No-one usually attends court when decree nisi is pronounced. The spouses are notified in advance of the day upon which it will be done. In most Family Courts this is on a particular day of the week. The District Judge will pronounce decree nisi in public and usually it will be pronounced simultaneously in many cases. ‘I pronounce decree nisi in cases X, Y and Z’ is the usual type of formula.
Occasionally one or both spouses do attend court on this day and if that happens the District Judge will hear that case separately. Usually the reason for such attendance is for the District Judge to hear argument about why one or other spouse should or should not pay any of the costs of the divorce. Sometimes it is because one spouse or another has changed their mind and either wants to withdraw the divorce petition or else to contest something that was previously agreed.

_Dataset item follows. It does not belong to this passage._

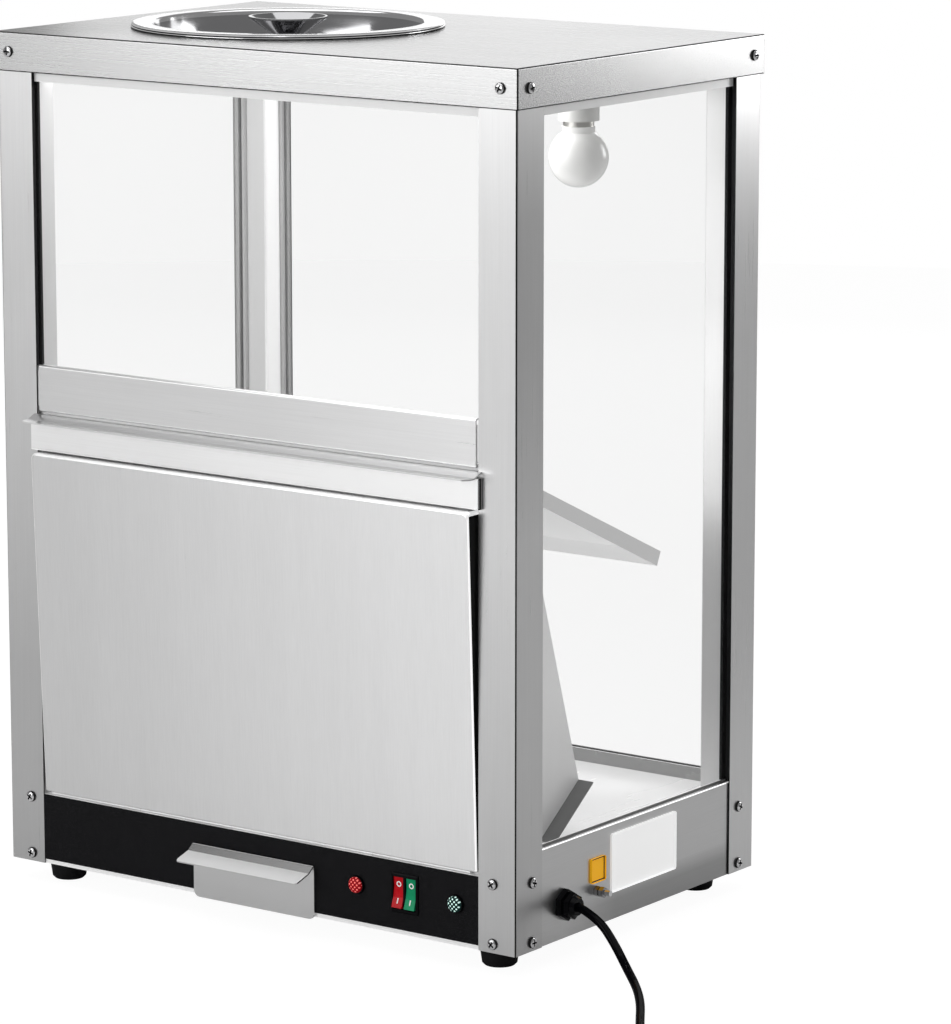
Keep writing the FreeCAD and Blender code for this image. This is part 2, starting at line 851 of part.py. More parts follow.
def hinge_parts():
    """Long pin hinge under the bin: a fixed leaf on the front rail, a moving leaf on the bin's
    inner wall, and the pin through their knuckles."""
    pitch = hinge_length / knuckle_count
    fixed = []
    moving = []
    clear = knuckle_radius + hinge_clear
    for k in range(knuckle_count):
        x0 = -hinge_length / 2 + k * pitch + knuckle_gap / 2
        x1 = x0 + pitch - knuckle_gap
        knuckle = rod(knuckle_radius, x1 - x0, (x0, hinge_y, hinge_z), X)
        if k % 2 == 0:
            low = front_rail_top
            fixed += [knuckle, solid_box(x0, x1, hinge_y, hinge_y + clear, low, low + leaf)]
        else:
            moving += [knuckle, solid_box(x0, x1, wall_y - leaf, wall_y, hinge_z,
                                          hinge_z + clear)]
    half = hinge_length / 2
    fixed.append(solid_box(-half, half, hinge_y + clear, hinge_y + leaf_width, front_rail_top,
                           front_rail_top + leaf))
    moving.append(solid_box(-half, half, wall_y - leaf, wall_y, hinge_z + clear,
                            hinge_z + leaf_width))
    bore = rod(hinge_pin_radius + hinge_fit, hinge_length + 2 * overrun,
               (-half - overrun, hinge_y, hinge_z), X)
    pin = rod(hinge_pin_radius, hinge_length, (-half, hinge_y, hinge_z), X)
    return joined(fixed).cut(bore), joined(moving).cut(bore), pin


def crumb_tray():
    """Drawer under the deck slots; its front wall is fixed to the front plate."""
    x = tray_width / 2
    y0 = plate_back
    outer = solid_box(-x, x, y0, y0 + tray_depth, tray_z, tray_z + tray_height)
    inner = solid_box(-x + thin_sheet, x - thin_sheet, y0 + thin_sheet,
                      y0 + tray_depth - thin_sheet, tray_z + thin_sheet, tray_z + 2 * tray_height)
    return outer.cut(inner)


def tray_front():
    """Front plate of the crumb tray with its pull lip, steep at first and then nearly level."""
    x = tray_plate_width / 2
    y = plate_back - sheet
    low = base - tray_plate_drop
    high = low + tray_plate_height
    path = [(y, low), (y, high), (y - tray_lip_turn_reach, high - tray_lip_turn_drop),
            (y - tray_lip_reach, high - tray_lip_drop)]
    whole = folded(path, -sheet, "yz", -x, x, bend)
    lip_end = y - tray_lip_reach - sheet
    lip_keep = solid_box(-x, x, lip_end, y + overrun, low, high + overrun)
    fore_edges = [e for e in lip_keep.Edges if e.BoundBox.ZLength > tray_plate_height
                  and e.BoundBox.YMax < lip_end + play]
    plate_keep = solid_box(-x, x, lip_end - overrun, y + overrun, low, high + overrun)
    low_edges = [e for e in plate_keep.Edges if e.BoundBox.YLength > tray_lip_reach
                 and e.BoundBox.ZMax < low + play]
    whole = whole.common(lip_keep.makeFillet(tray_lip_corner, fore_edges))
    return whole.common(plate_keep.makeFillet(tray_corner, low_edges))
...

The reason why there is a compulsory delay of six weeks and one day before the petitioner can apply for decree absolute is to allow time for any objection to be put forward as to why the divorce should not proceed. There is an official called the Queen’s Proctor who has the opportunity to intervene during this six week period. Such interventions are extremely rare but they do occur from time to time if, for example, it comes to light that the petitioner has forged the respondent’s signature so that the respondent has not really had notice of the proceedings.
In exceptional circumstances the court can shorten the time before which the petitioner can apply for decree absolute. This requires a specific application to the court and a hearing before a judge. Typically the reason for such an application is to enable a child who would otherwise be born outside of marriage to be born inside marriage by enabling the petitioner or respondent to remarry within the six week period. Such applications are very uncommon.
Although decree nisi does not end the marriage it does have one important effect. The court does not have jurisdiction to make a final order in respect of financial issues arising from the marriage until at least decree nisi has been pronounced. Therefore you need decree nisi in order to settle the financial proceedings once for all by way of a court order. It is difficult to finalise the financial issues arising from the marriage without decree nisi.